Mattie Stewart
- Born: Matthew James Stewart 18 May 1973 (age 53) Dartford, England
- Height: 1.80 m (5 ft 11 in)
- Weight: 115 kg (18 st 2 lb)
- Occupation: physical training instructor

Rugby union career
- Position: prop

Amateur team(s)
- Years: Team / Apps / (Points)
- 1997–2003: Northampton Saints

International career
- Years: Team / Apps / (Points)
- 1996–2002: Scotland / 34 / (0)

= Mattie Stewart =

Scotland international rugby union player

Matthew James Stewart (born 18 May 1973) is a former rugby union player, who gained 34 caps as a prop for Scotland (1996–2002).

==Early life==
Stewart was born on 18 May 1973 in Dartford, England.

==Rugby career==
Stewart's first international appearance was against Italy at Murrayfield on 14 December 1996. He was a Lance Corporal physical training instructor in the British Army at the time.

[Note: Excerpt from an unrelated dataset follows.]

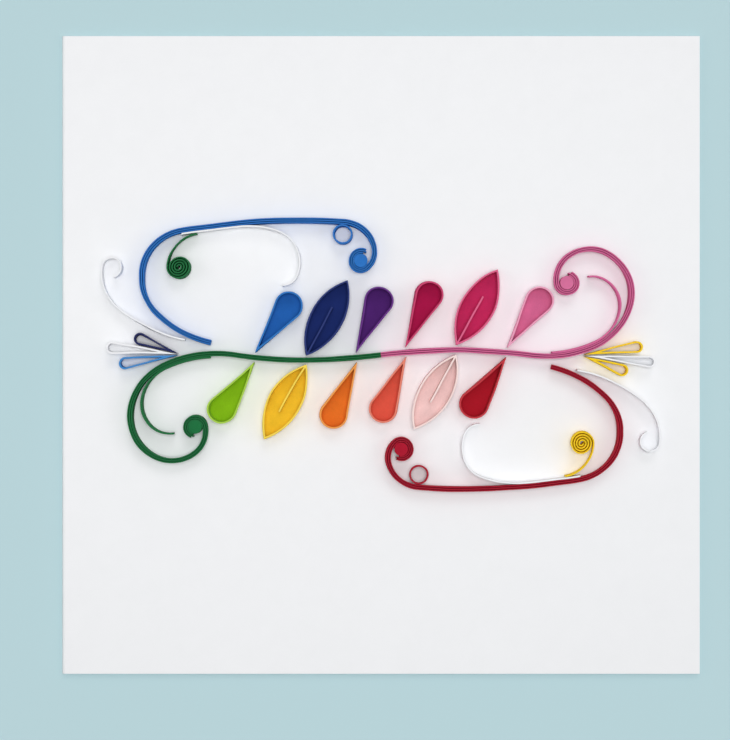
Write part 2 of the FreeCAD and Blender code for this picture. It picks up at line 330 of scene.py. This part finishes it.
def paperMaterial(name, colour, highlightHeight, spread, grain, cutEdge):
    material = bpy.data.materials.new(name)
    material.use_nodes = True
    nodes, links = material.node_tree.nodes, material.node_tree.links
    shader = nodes["Principled BSDF"]
    shader.inputs["Specular IOR Level"].default_value = paperLook["specular"]
    stock = addNode(nodes, "ShaderNodeGroup", (-300, 0), {"node_tree": paperGroup})
    stock.inputs["Dye"].default_value = (*colour, 1)
    # The edge dye is the dye paled towards white: a painted highlight along the top edge, with the
    # cut's paler fibres.
    stock.inputs["Edge Dye"].default_value = (*[c + (1 - c) * cutEdge for c in colour], 1)
    stock.inputs["Edge Height"].default_value = highlightHeight * mm
    stock.inputs["Spread"].default_value = spread
    stock.inputs["Grain"].default_value = grain
    links.new(stock.outputs["Color"], shader.inputs["Base Color"])
    links.new(stock.outputs["Roughness"], shader.inputs["Roughness"])
    links.new(stock.outputs["Normal"], shader.inputs["Normal"])
    return material


stripTop = cardFront + paper["stripHeight"]
rimTop = panelTop + paper["stripHeight"]
paperMaterials = {}
for slotName, colour in colourOf.items():
    spread, grain, cutEdge = paperLook["stripSpread"], paperLook["grain"], paperLook["cutEdge"]
    # Rims stand on panels, so their painted top-edge highlight sits higher than a strip's.
    highlightHeight = rimTop if "light" in slotName else stripTop
    if slotName == "card_board":
        spread, grain, cutEdge = paperLook["cardSpread"], paperLook["cardGrain"], 0
    elif not slotName.endswith(("light_paper", "strip_paper")):
        spread = paperLook["panelSpread"]
    paperMaterials[slotName] = paperMaterial(
        camelName(slotName), colour, highlightHeight, spread, grain, cutEdge
    )
print("materials ready:", len(paperMaterials))


# The card, one sheet folded at its left edge.

card = {
    "side": 152.4,
    "board": 0.35,
    "foldInside": 0.5,          # radius inside the fold
    "foldSteps": 20,
    "edge": 0.08,               # how far its cut edges are softened
}


# The right edge of the front leaf is drawn out to the fold, round it and back as the back leaf.
def foldCard():
    half = card["side"] / 2
    outer = card["foldInside"] + card["board"]
    foldX = outer - half
    startFresh()
    bpy.ops.mesh.primitive_plane_add(
        size=1,
        location=Vector((half, 0, 2 * outer - card["board"] / 2)) * mm,
        rotation=(0, math.radians(90), 0),
    )
    piece = bpy.context.object
    piece.name = "foldedCard"
    piece.scale = (card["board"] * mm, card["side"] * mm, 1)
    bpy.ops.object.transform_apply(location=True, rotation=True, scale=True)
    bpy.ops.object.mode_set(mode="EDIT")
    bpy.ops.mesh.select_all(action="SELECT")
    across = Vector((foldX - half, 0, 0)) * mm
    bpy.ops.mesh.extrude_region_move(TRANSFORM_OT_translate={"value": across})
    bpy.ops.mesh.spin(
        steps=card["foldSteps"],
        angle=math.pi,
        center=Vector((foldX, 0, outer)) * mm,
        axis=(0, 1, 0),
    )
    bpy.ops.mesh.extrude_region_move(TRANSFORM_OT_translate={"value": -across})
    bpy.ops.mesh.select_all(action="SELECT")
    bpy.ops.mesh.normals_make_consistent(inside=False)
    bpy.ops.object.mode_set(mode="OBJECT")
    softenEdges(piece, card["edge"])
    standFor(piece, "folded_card")


foldCard()
print("card folded")


# Strips and bands on edge.

def ahead(heading):
    return Vector((math.cos(math.radians(heading)), math.sin(math.radians(heading)), 0))


def leftward(heading):
    return ahead(heading + 90)


# A route is a list of bends, (radius, sweep), which turn left where the sweep is above 0, and
# straights, (length, 0). Each leg says where its run starts, how it heads and where it ends.
def followRoute(start, heading, runs):
    legs = []
    point = start
    for length, sweep in runs:
        leg = {"start": point, "heading": heading, "length": length, "sweep": sweep}
        if sweep:
            side = math.copysign(length, sweep)
            leg["centre"] = point + leftward(heading) * side
            heading = heading + sweep
            point = leg["centre"] - leftward(heading) * side
        else:
            point = point + ahead(heading) * length
        leg["end"] = point
        leg["endHeading"] = heading
        legs.append(leg)
    return legs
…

He returned to start for Scotland in February 2000 against Italy. He went on the 2002 Scotland rugby union tour of North America where Ian McGeechan tried playing him at loose head against Canada.

His last cap was against Romania at Murrayfield on 9 November 2002, coming on as a late replacement.

He played 169 matches for the Northampton Saints between 1997 and 2003 during which time he scored five points for the club. Whilst at Northampton he started in the victorious 2000 Heineken Cup Final as they defeated Munster.

He played two matches for Barbarian F.C. in 1994.